Dataset section:

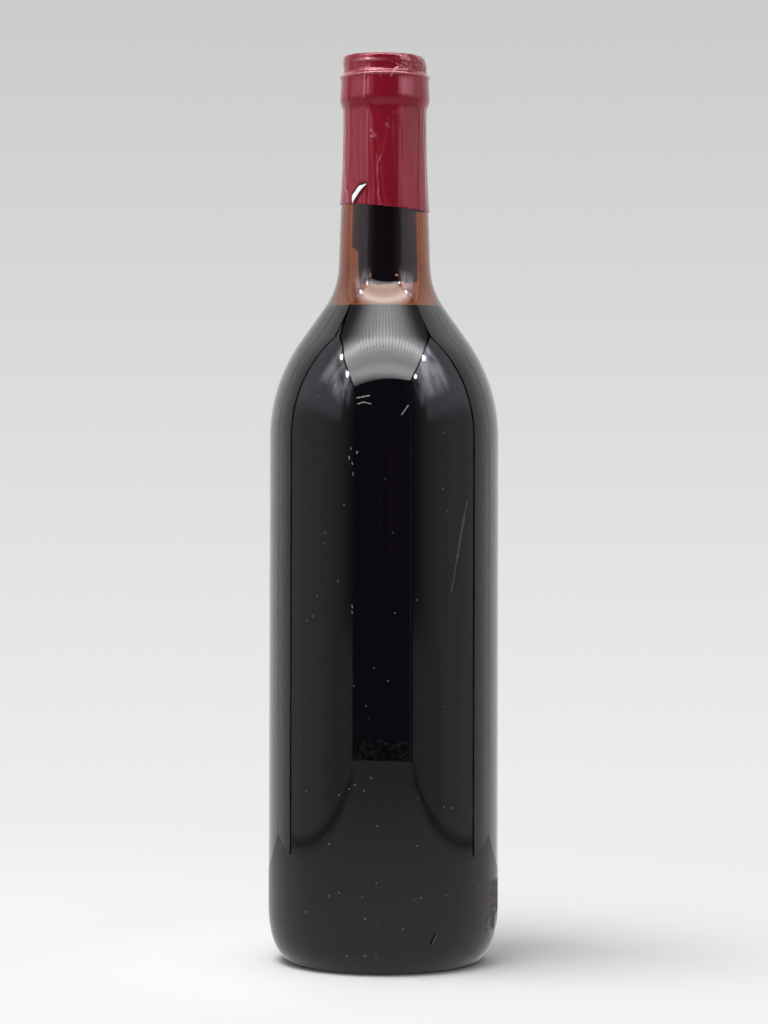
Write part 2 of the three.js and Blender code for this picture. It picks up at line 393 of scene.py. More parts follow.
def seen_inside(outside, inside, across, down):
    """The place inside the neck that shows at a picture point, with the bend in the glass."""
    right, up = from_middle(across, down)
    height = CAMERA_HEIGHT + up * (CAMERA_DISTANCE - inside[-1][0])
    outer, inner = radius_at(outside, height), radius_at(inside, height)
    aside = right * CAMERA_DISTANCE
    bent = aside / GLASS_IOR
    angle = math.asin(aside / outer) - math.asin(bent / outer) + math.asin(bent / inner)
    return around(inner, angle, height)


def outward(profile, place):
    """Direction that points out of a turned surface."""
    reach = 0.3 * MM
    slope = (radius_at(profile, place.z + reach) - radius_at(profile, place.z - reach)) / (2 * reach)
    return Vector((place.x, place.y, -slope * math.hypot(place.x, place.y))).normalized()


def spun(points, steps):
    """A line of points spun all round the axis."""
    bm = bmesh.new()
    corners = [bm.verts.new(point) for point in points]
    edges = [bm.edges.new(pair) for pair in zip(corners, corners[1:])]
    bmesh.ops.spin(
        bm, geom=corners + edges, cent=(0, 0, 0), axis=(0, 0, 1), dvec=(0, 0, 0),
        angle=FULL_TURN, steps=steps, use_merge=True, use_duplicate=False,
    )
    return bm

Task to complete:
Write out the listing's lines exactly, from its first line through the line that contains "return around(inner, angle, height)", and stop there.

Task solution:
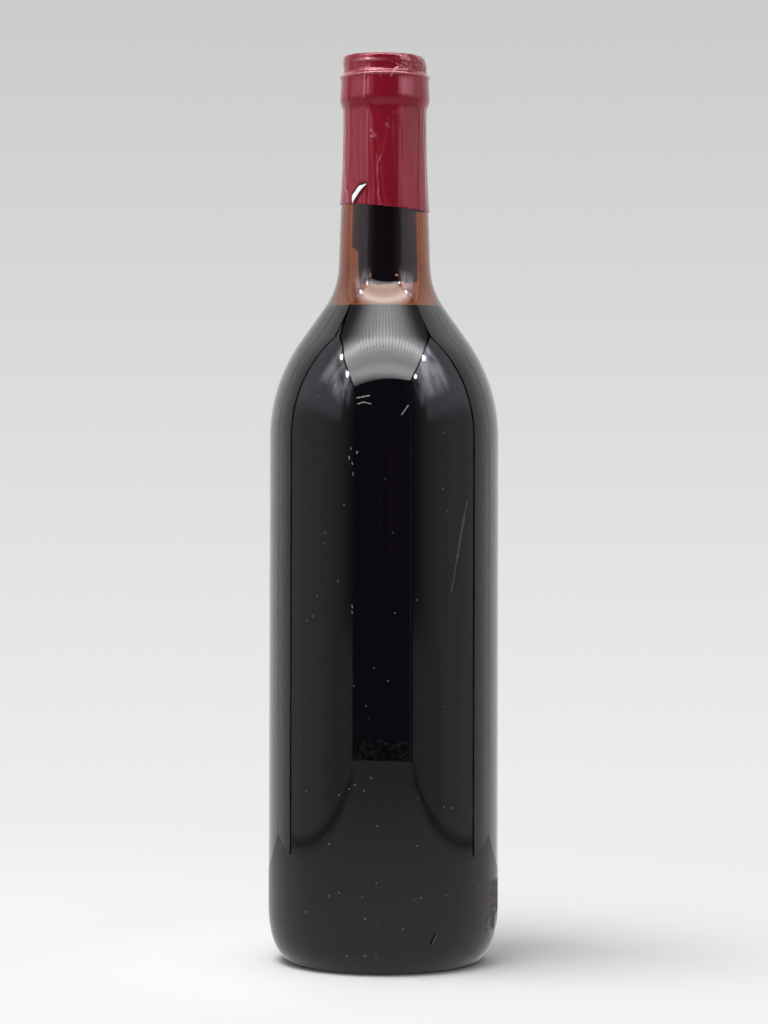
Write part 2 of the three.js and Blender code for this picture. It picks up at line 393 of scene.py. More parts follow.
def seen_inside(outside, inside, across, down):
    """The place inside the neck that shows at a picture point, with the bend in the glass."""
    right, up = from_middle(across, down)
    height = CAMERA_HEIGHT + up * (CAMERA_DISTANCE - inside[-1][0])
    outer, inner = radius_at(outside, height), radius_at(inside, height)
    aside = right * CAMERA_DISTANCE
    bent = aside / GLASS_IOR
    angle = math.asin(aside / outer) - math.asin(bent / outer) + math.asin(bent / inner)
    return around(inner, angle, height)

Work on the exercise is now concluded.